The presentations were a mix of talks by WHO policy makers about global recommendations; concerning microbiological and clinical prevalence, and regarding different methods used to gauge the prevalence of AMR. Among the talks there were also presentations that described practices that spread AMR, and the unregulated and wide use of antimicrobials for humans and animals. Listening to the talks, very quickly it became clear that development plays an important role in the spread of AMR, meaning that why AMR spreads is as a complicated multi-sectorial problem defined by absences: infrastructure, and technical skills. Issues underlying the spread of AMR that the participants identified included: not of following basic sanitation practices (such as hand wash) in some hospitals and health care centres; expectations for rapid recovery by people that leads to the use of pharmaceuticals without prescription; low awareness of antibiotics among pharmacists and health care practitioners; unavailability or imprecision in diagnostic tests; weak collaboration between different government sectors; absence of regulation for animal antibiotic use; over-medication with antibiotics both as treatment and as prophylaxis for both humans and animals; absence of AMR surveillance structures nationally and regionally; disconnect between researchers and policy makers and practitioners; the list goes on… These challenges provide some explanations for why Africa has the highest number of AMR related deaths in the world. Clearly, there is much scope for social sciences to emphasize that AMR is not merely a biological condition but that the practices that drive its spread are social. Biomedicine alone cannot solve this multi-faceted issue.

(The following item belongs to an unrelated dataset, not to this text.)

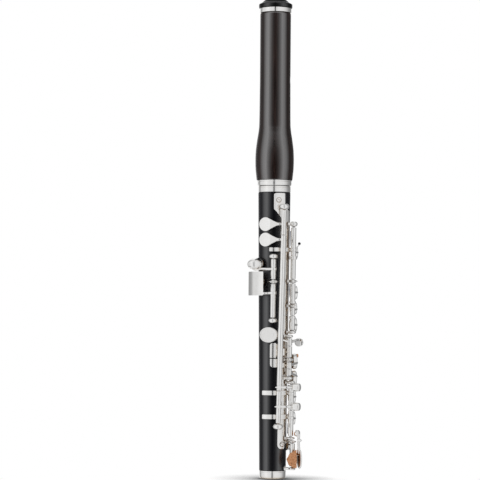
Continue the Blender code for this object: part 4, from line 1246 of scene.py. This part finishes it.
def small_corks_and_bumper():
    """Two slips of cork that quiet the keys, and the black bumper above the C cup."""
    disc = PADS["f_sharp"]
    side, third, _ = axes_for(disc.out, UP)
    foot = disc.top + side * (disc.cup_radius * 0.72) - third * 0.4
    slip = turned([(0, 1.25), (0.8, 1.2), (1.15, 0.85), (1.15, -0.4), (0, -0.4)], foot, disc.out, 20)
    finish(slip, "f_sharp_pad", KEY_CORK, name="f_sharp_regulation_cork", body="f_sharp_key")
    base = around(PADDLE_ANGLE, PADDLE_RADIUS - 2.5, 29.6)
    slip = turned([(0, -0.9), (1.25, -0.85), (1.5, -0.5), (1.5, 0.2), (0, 0.2)], base,
        direction(PADDLE_ANGLE), 20)
    finish(slip, "e_flat_cork", KEY_CORK, name="e_flat_touch_cork", body="e_flat_key")
    ball = around(-3, 18.2, 154.6)
    disc = PADS["c"]
    foot = disc.top + UP * (disc.cup_radius - 0.6) - disc.out * 0.5
    arm = sweep([foot, foot.lerp(ball, 0.5) + disc.out * 0.3, ball], [0.5, 0.4, 0.4], 12, 4)
    finish(arm, "c_key", SILVER, name="c_bumper_arm", body="c_key")
    arcs = [radians(90 - 15 * i) for i in range(13)]
    shape = [(max(0, 0.95 * cos(a)) if 0 < i < 12 else 0, 0.95 * sin(a)) for i, a in enumerate(arcs)]
    finish(turned(shape, ball, UP, 24), "c_key", RUBBER, name="c_bumper", body="c_key")


# ---------------------------------------------------------------- stage: floor, light and camera

def for_camera(tree, kind, unseen, seen):
    """Shows one surface to the camera and another to everything that the light meets first."""
    path = add_node(tree, "LightPath", {})
    switch = add_node(tree, "MixShader", {0: path.outputs["Is Camera Ray"], 1: unseen, 2: seen})
    add_node(tree, kind, {"Surface": switch.outputs[0]})


def floor():
    """A plain pale floor: the camera sees it as even white, with a soft shadow painted in where the foot end
    stands on it.
    """
    build = bmesh.new()
    bmesh.ops.create_circle(build, cap_ends=True, segments=64, radius=6)
    mesh = bpy.data.meshes.new("floor")
    build.to_mesh(mesh)
    build.free()
    ground = bpy.data.objects.new("floor", mesh)
    ground.location.z = CAD_BOX[0].z - 0.0003
    bpy.context.scene.collection.objects.link(ground)
    material = bpy.data.materials.new("pale_floor")
    material.use_nodes = True
    tree = material.node_tree
    tree.nodes.clear()
    matt = add_node(tree, "BsdfDiffuse", {"Color": (0.8, 0.8, 0.8, 1)})
    # painted shadow: the white that the camera sees dims with ambient occlusion near the foot end
    painted_shade = add_node(tree, "AmbientOcclusion", {"Distance": 0.035})
    painted_shadow_level = add_node(tree, "Math", {0: painted_shade.outputs["AO"], 1: 3}, operation="POWER")
    glow = add_node(tree, "Emission", {"Strength": painted_shadow_level.outputs[0]})
    for_camera(tree, "OutputMaterial", matt.outputs[0], glow.outputs[0])
    mesh.materials.append(material)
    ground.visible_glossy = False


# Studio light round the camera: degrees from straight behind it (left is minus), and brightness there.
LIGHT_ROUND = ((-180, 1), (-149, 0.85), (-133, 0.3), (-120, 0.4), (-108, 0.74), (-94, 0.74), (-80, 0.82),
    (-58, 0.94), (-36, 0.8), (-18, 0.78), (-8.5, 0.6), (-6.5, 0.01), (-1.5, 0.01), (1, 0.6), (14, 0.8),
    (36, 0.82), (63, 0.76), (80, 0.64), (94, 0.5), (104, 0.34), (120, 0.26), (152, 0.24), (163, 0.85),
    (180, 1))


LIGHT_ABOVE = 0.75


def studio():
    """Two tall soft lights, left and right of the camera, with a dark gap between; the backdrop is white."""
    bpy.context.scene.view_settings.view_transform = "Standard"
    world = bpy.data.worlds.new("studio")
    bpy.context.scene.world = world
    world.use_nodes = True
    tree = world.node_tree
    tree.nodes.clear()

    def maths(operation, *values):
        return add_node(tree, "Math", dict(enumerate(values)), operation=operation).outputs[0]

    coordinates = add_node(tree, "TexCoord", {})
    x, y, z = add_node(tree, "SeparateXYZ", {0: coordinates.outputs["Camera"]}).outputs
    turn = maths("ARCTAN2", x, maths("MULTIPLY", z, -1))
    share = maths("ADD", maths("DIVIDE", turn, 2 * pi), 0.5)
    ramp = add_ramp(tree, share, [(where / 360 + 0.5, level) for where, level in LIGHT_ROUND])
    across = maths("SQRT", maths("ADD", maths("MULTIPLY", x, x), maths("MULTIPLY", z, z)))
    slope = maths("ABSOLUTE", maths("ARCTAN2", y, across))
    steep = add_node(tree, "MapRange", {"Value": slope, "From Min": 0.9, "From Max": 1.45, "To Min": 0,
        "To Max": 1}, interpolation_type="SMOOTHSTEP")
    grey = maths("MULTIPLY", ramp, 1)
    level = add_node(tree, "Mix", {0: steep.outputs[0], 2: grey, 3: LIGHT_ABOVE}, data_type="FLOAT")
    light = add_node(tree, "Background", {"Color": (0.985, 0.99, 1, 1), "Strength": level.outputs[0]})
    white = add_node(tree, "Background", {"Color": (1, 1, 1, 1)})
    for_camera(tree, "OutputWorld", light.outputs[0], white.outputs[0])


CAMERA_AZIMUTH = -25
CAMERA_DISTANCE = 1.36
CAMERA_HEIGHT = 0.109
AIM_HEIGHT = 0.1565
CAMERA_ASIDE = -0.0225
CAMERA_ROLL = 0.44
LENS = 154.6


def camera():
    """The photograph's view: slightly from the left of the player's side, level with the right-hand keys."""
    turn = radians(CAMERA_AZIMUTH)
    ahead = Vector((-sin(turn), cos(turn), 0))
    right = Vector((ahead.y, -ahead.x, 0))
    foot = CAD_BOX[0].z
    eye = -ahead * CAMERA_DISTANCE + right * CAMERA_ASIDE + UP * (CAMERA_HEIGHT + foot)
    aim = right * CAMERA_ASIDE + UP * (AIM_HEIGHT + foot)
    look = (aim - eye).normalized()
    side = look.cross(UP).normalized()
    up = side.cross(look)
    roll = radians(CAMERA_ROLL)
    x_axis = side * cos(roll) + up * sin(roll)
    y_axis = up * cos(roll) - side * sin(roll)
    matrix = Matrix((x_axis, y_axis, -look)).transposed().to_4x4()
    matrix.translation = eye
    data = bpy.data.cameras.new("camera")
    data.lens = LENS
    view = bpy.data.objects.new("camera", data)
    bpy.context.scene.collection.objects.link(view)
    view.matrix_world = matrix
    bpy.context.scene.camera = view


def build():
    body_wood()
    rings()
    head_socket()
    head_wood()
    crown()
    stopper()
    tenon_cork()
    strap_and_posts()
    peg_posts()
    strap_screws()
    steels()
    needle_springs()
    upper_keys()
    trill_keys()
    thumb_keys()
    g_sharp_key()
    side_b_flat_lever()
    right_hand_keys()
    e_flat_key()
    e_flat_cork()
    small_corks_and_bumper()


build()
bpy.data.collections.remove(WORK)
floor()
studio()
camera()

Charlotte Brives, Matthäus Rest and I organised a panel at the 17th STS conference in Graz. The panel, entitled Microbial Living in the time of Antimicrobial Resistance, included four great papers. All of them were based on new or established fieldwork of various multi-species encounters including microbes with various analytical foci: viruses, fermentation with bacteria and yeasts, faeces, and alternatives to antibiotics, as well as the practices by scientific groups researching them and communities using microbes to e.g. ferment and store foods.
Based on his work with the Heirloom Microbes, Matthäus Rest presented on Jordan’s vanishing dairying cultures, or: How to build a culture bank?
Charlotte Brives’s paper concerned her long terms work on Bacteriophages and living in the ruins of antibiotics.
Andie Thompson presented on the Black queen hypothesis in locating resistace.
My paper, co-authored with Elina Oinas, described encounters between different species during a vaccine trial in Benin.